Par ailleurs, en tant qu’objet dans un dispositif particulier, le divan participe d’une forme inhabituelle de communication avec un autre. L’agencement divan/fauteuil s’écarte d’une situation de dialogue « normal ». Séparé visuellement de l’analyste, le patient allongé dirige son attention sur ses mouvements émotifs intérieurs, ses pensées et les images qui défilent devant ses yeux, tandis qu’un analyste, devenu invisible, reçoit les pensées, les propos et les expressions, sans s’engager dans une direction précise. Pour illustrer cette situation, Freud propose quelques métaphores, parmi lesquelles celle de la communication téléphonique :

« De même que le patient doit raconter tout ce qui lui passe par l’esprit, en éliminant toute objection logique et affective qui le pousserait à choisir, de même le médecin doit être en mesure d’interpréter tout ce qu’il entend afin d’y découvrir tout ce que l’inconscient dissimule et cela sans substituer aux choix auxquels le patient a renoncé, sa propre censure. En résumé, l’inconscient de l’analyste doit se comporter à l’égard de l’inconscient émergeant du malade comme le récepteur téléphonique à l’égard du volet d’appel. De même que le récepteur retransforme en ondes sonores les vibrations téléphoniques qui émanent des ondes sonores, de même l’inconscient du médecin parvient, à l’aide des dérivés de l’inconscient du malade qui parviennent jusqu’à lui, à reconstituer cet inconscient dont émanent les associations fournies ».(2)

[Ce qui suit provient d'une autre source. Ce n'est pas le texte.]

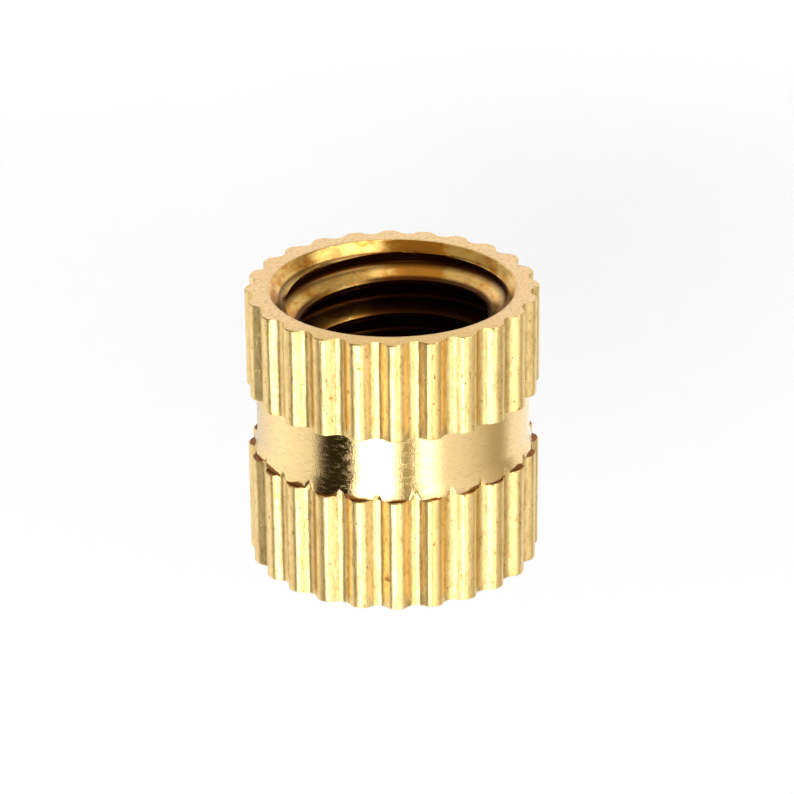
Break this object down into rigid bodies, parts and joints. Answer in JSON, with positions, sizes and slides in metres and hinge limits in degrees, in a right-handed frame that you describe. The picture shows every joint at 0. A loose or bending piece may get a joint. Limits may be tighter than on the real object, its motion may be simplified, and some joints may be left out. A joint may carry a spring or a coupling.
{
  "type": "threaded insert",
  "caption": "Turned brass sleeve with straight-knurled bands either side of a plain neck and a metric thread through it, set into plastic to take a screw.",
  "frame": {"origin": "centre of the lower end face, on the bore's axis", "axes": "+Z along the bore towards the upper end, beside the shorter knurled band; -Y faces the picture's camera, with a ridge on it"},
  "size_m": [0.008, 0.008, 0.0078],
  "materials": {
    "brass": "turned, satin"
  },
  "bodies": {
    "root": {"insert_body": "brass"}
  },
  "joints": []
}
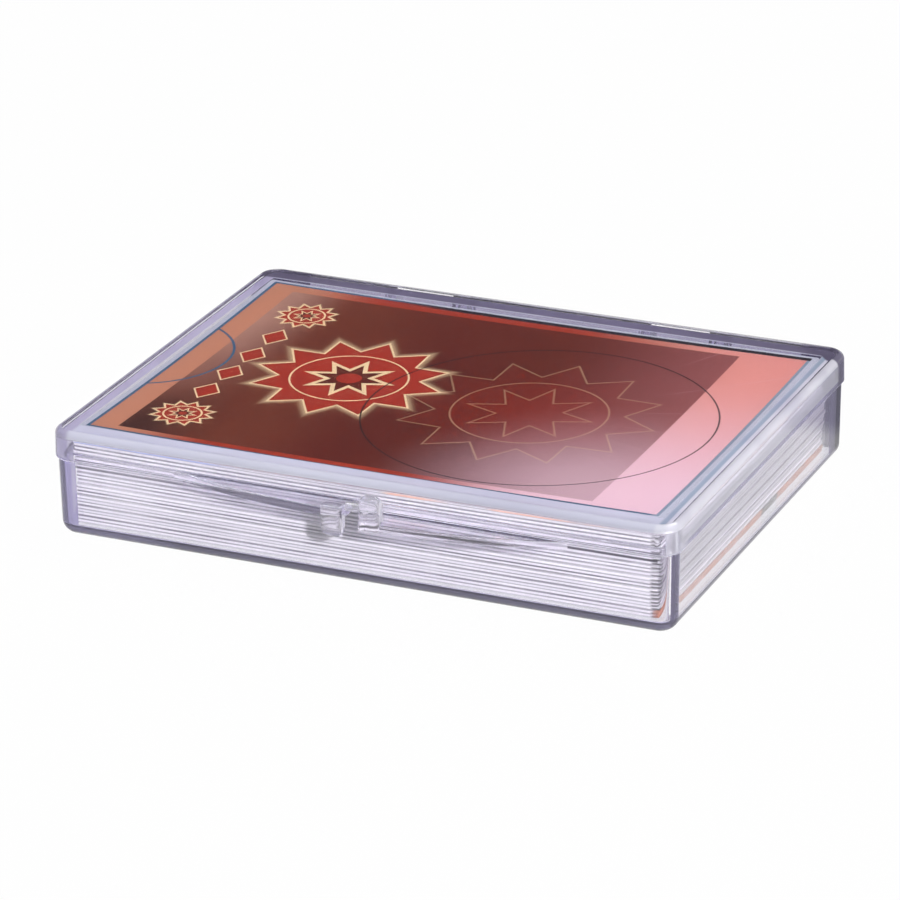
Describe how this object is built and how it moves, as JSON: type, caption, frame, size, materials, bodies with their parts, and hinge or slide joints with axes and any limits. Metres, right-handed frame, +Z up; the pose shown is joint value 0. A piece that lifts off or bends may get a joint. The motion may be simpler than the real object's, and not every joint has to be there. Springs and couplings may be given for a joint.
{
  "type": "trading card storage case",
  "caption": "Clear moulded case with a hinged lid and a front tab latch, holding a full stack of trading cards.",
  "frame": {"origin": "middle of the flat face that the case stands on", "axes": "+X along the long side to the right seen from the front, +Y to the hinges at the back, +Z up"},
  "size_m": [0.095, 0.0807, 0.0162],
  "materials": {
    "clear_case": "clear polystyrene, polished, faint lavender-grey tint",
    "card_stock": "uncoated white board edges with satin faces",
    "printed_card": "glossy print in dark red-brown with an orange and pink border"
  },
  "bodies": {
    "case_base": {"base_tray": "clear_case", "card_01": "card_stock", "card_02": "card_stock", "card_03": "card_stock", "card_04": "card_stock", "card_05": "card_stock", "card_06": "card_stock", "card_07": "card_stock", "card_08": "card_stock", "card_09": "card_stock", "card_10": "card_stock", "card_11": "card_stock", "card_12": "card_stock", "card_13": "card_stock", "card_14": "card_stock", "card_15": "card_stock", "card_16": "card_stock", "card_17": "card_stock", "card_18": "card_stock", "card_19": "card_stock", "card_20": "card_stock", "card_21": "card_stock", "card_22": "card_stock", "card_23": "card_stock", "top_card": "printed_card"},
    "case_lid": {"hinged_lid": "clear_case"}
  },
  "joints": [
    {"name": "lid_hinge", "type": "hinge", "parent": "case_base", "child": "case_lid", "pos_m": [0, 0.0381, 0.01171], "axis": [-1, 0, 0], "range_deg": [0, 180]}
  ]
}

Si le divan conserve encore aujourd’hui une place relativement stable dans la psychanalyse, celle-ci, à côté et après Freud, a expérimenté bien d’autres situations thérapeutiques, notamment avec les enfants et surtout une catégorie de patients perçus, à tort ou à raison, comme plus difficiles. Il ne lui est pas toujours aisé de répliquer aux critiques, qui proviennent souvent de son propre « camp » et qui trouvent à redire au dispositif classique. Un des aspects du débat, parmi tant d’autres, concerne la perte de contrôle qui caractériserait la position dite passive et avant tout les aspects supposés asservissants et disciplinaires attribués à un tel dispositif. Freud, de son côté, ne cèdera jamais sur ce qu’il appelle son «  cérémoniel » imposé  pendant les séances.

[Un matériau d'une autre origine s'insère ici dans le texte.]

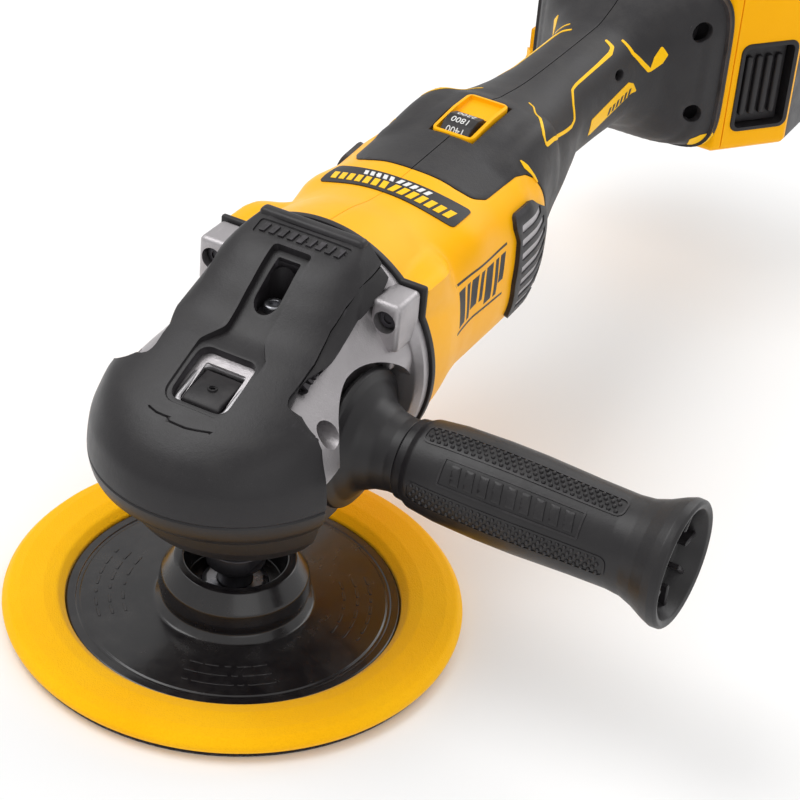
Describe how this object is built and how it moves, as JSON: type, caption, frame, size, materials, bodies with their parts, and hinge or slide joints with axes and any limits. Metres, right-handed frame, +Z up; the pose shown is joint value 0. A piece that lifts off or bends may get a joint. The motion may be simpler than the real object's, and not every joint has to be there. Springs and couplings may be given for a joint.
{
  "type": "rotary polisher",
  "caption": "Cordless rotary polisher: inline motor body with bevel gear head, round foam pad, screw-in side handle, speed dial, trigger and slide-on battery.",
  "frame": {"origin": "centre of the pad's flat working face, on the spindle axis", "axes": "+Z up the spindle away from the work, +Y back along the body to the battery, +X out along the side handle"},
  "size_m": [0.2575, 0.482, 0.1554],
  "materials": {
    "yellow_plastic": "fine satin texture",
    "foam": "soft open-cell foam",
    "black_plastic": "satin",
    "rubber": "matte overmould",
    "gloss_black": "polished",
    "cast_aluminium": "die cast, fine blasted",
    "steel": "ground",
    "dark_steel": "blackened",
    "copper": "enamelled winding",
    "circuit_board": "lacquered board"
  },
  "bodies": {
    "housing": {"gear_case": "cast_aluminium", "gear_case_screw_1": "dark_steel", "gear_case_screw_2": "dark_steel", "gear_case_screw_3": "dark_steel", "gear_case_screw_4": "dark_steel", "spindle_bearing_lower": "steel", "spindle_bearing_upper": "steel", "intermediate_bearing_front": "steel", "intermediate_bearing_rear": "steel", "rotor_bearing_front": "steel", "rotor_bearing_rear": "steel", "bearing_retainer": "dark_steel", "bearing_plate": "cast_aluminium", "seal_ring": "rubber", "head_cover": "black_plastic", "head_cover_screw": "steel", "lock_spring": "steel", "stator": "copper", "housing_left": "yellow_plastic", "grip_left": "rubber", "housing_right": "yellow_plastic", "grip_right": "rubber", "housing_screw_1": "dark_steel", "housing_screw_2": "dark_steel", "housing_screw_3": "dark_steel", "housing_screw_4": "dark_steel", "vent_cover_right": "black_plastic", "vent_cover_left": "black_plastic", "badge_band": "black_plastic", "dial_frame": "yellow_plastic", "speed_sensor_board": "circuit_board", "control_board": "circuit_board", "switch_block": "black_plastic", "trigger_pin": "steel", "trigger_spring": "steel", "battery_rails": "black_plastic", "terminal_block": "black_plastic", "side_handle_stud": "steel", "side_handle_core": "gloss_black", "side_handle_grip": "rubber"},
    "pad_spindle": {"hook_face": "black_plastic", "foam_cushion": "foam", "backing_disc": "gloss_black", "hub_insert": "steel", "spindle": "steel", "bevel_ring_gear": "steel"},
    "intermediate_shaft": {"bevel_pinion_shaft": "steel", "intermediate_gear": "steel"},
    "rotor": {"rotor_shaft": "steel", "rotor_core": "dark_steel", "cooling_fan": "black_plastic"},
    "spindle_lock": {"spindle_lock_button": "black_plastic", "lock_pin": "steel"},
    "dial": {"speed_dial": "black_plastic"},
    "trigger": {"trigger": "black_plastic"},
    "lock_on": {"lock_on_button": "black_plastic"},
    "battery": {"battery_case": "yellow_plastic", "battery_lower_case": "black_plastic", "cell_pack": "dark_steel"},
    "latch": {"battery_latch": "black_plastic"}
  },
  "joints": [
    {"name": "spindle_spin", "type": "hinge", "parent": "housing", "child": "pad_spindle", "pos_m": [0, 0, 0.05], "axis": [0, 0, 1], "continuous": true},
    {"name": "intermediate_spin", "type": "hinge", "parent": "housing", "child": "intermediate_shaft", "pos_m": [0, 0.03, 0.078], "axis": [0, 1, 0], "continuous": true},
    {"name": "rotor_spin", "type": "hinge", "parent": "housing", "child": "rotor", "pos_m": [0, 0.1, 0.098], "axis": [0, 1, 0], "continuous": true},
    {"name": "spindle_lock_press", "type": "slide", "parent": "housing", "child": "spindle_lock", "axis": [0, 0, -1], "range_m": [0, 0.004], "stiffness_N_per_m": 400, "springref_m": -0.004, "deforming": ["lock_spring"]},
    {"name": "speed_dial_turn", "type": "hinge", "parent": "housing", "child": "dial", "pos_m": [0, 0.16, 0.1366], "axis": [1, 0, 0], "range_deg": [-120, 120]},
    {"name": "trigger_pull", "type": "hinge", "parent": "housing", "child": "trigger", "pos_m": [0, 0.284, 0.1035], "axis": [-1, 0, 0], "range_deg": [0, 6], "stiffness_Nm_per_rad": 1, "springref_deg": -5.73, "deforming": ["trigger_spring"]},
    {"name": "lock_on_press", "type": "slide", "parent": "housing", "child": "lock_on", "axis": [1, 0, 0], "range_m": [0, 0.003], "stiffness_N_per_m": 300, "springref_m": -0.003},
    {"name": "battery_slide", "type": "slide", "parent": "housing", "child": "battery", "axis": [1, 0, 0], "range_m": [0, 0.11]},
    {"name": "battery_latch_press", "type": "slide", "parent": "battery", "child": "latch", "axis": [-0.788, 0.6157, 0], "range_m": [0, 0.0025], "stiffness_N_per_m": 400, "springref_m": -0.003}
  ],
  "couplings": [
    {"joint": "intermediate_spin", "follows": "spindle_spin", "ratio": 3},
    {"joint": "rotor_spin", "follows": "spindle_spin", "ratio": -12}
  ]
}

« Je tiens à ce que le malade s’étende sur un divan et que le médecin soit assis derrière lui de façon à ne pouvoir être regardé. Cet usage a une signification historique, il représente le vestige de la méthode hypnotique d’où est sortie la psychanalyse [….] En général, l’analysé considère l’obligation d’être allongé comme une dure épreuve [….]. Malgré cela, je maintiens cette mesure qui a pour but […] d’isoler le transfert, de telle sorte qu’on le voit apparaitre à l’état de résistance, à un moment donné ».(3)

Une certaine littérature scientifique nous amènerait à penser que l’affaire devient périlleuse lorsqu’on la confie à la réflexion des seuls psychanalystes, tentés de reconduire toujours les mêmes crispations. Les nombreuses contributions écrites qui se sont attelées à interroger le «setting» classique, à proposer des modifications ou à promouvoir une psychanalyse sans divan, s’avèrent, La plupart du temps, fastidieuses à lire ou décevantes, car abordées dans les coordonnées strictement psychanalytiques, comme si la question devait être réglée en famille. Les sociologues, les anthropologues, les artistes et les écrivains, dans des approches extrêmement fines et informées, se sont emparés indirectement de ces problématiques, proposant une autre topographie, une poétique, voire une politique du corps étendu mais reste à savoir comment les psychanalystes se saisissent de ces ouvertures.

L’obligation d’être étendu, si chère à Freud, sera reprise de belle façon dans la poétique surréaliste avec l’espoir que serait réalisable, dans la position couchée, l’avènement d’une révolution esthétique et politique.

 

(1)- F.K. Walter, Über ein « Schutzbett » für erregte Geisteskranke, in: Psychiatrisch-Neurologische Wochenschrift 29 (1908), S.235.

(2)- F. Freud, [1912], Conseils aux médecins sur le traitement psychanalytique, in De la technique psychanalytique, Paris, Puf, 1953, p 66.

(3)- S. Freud, [1913], Le début du traitement psychanalytique, in De la technique psychanalytique, Paris, Puf, 1953, p 93.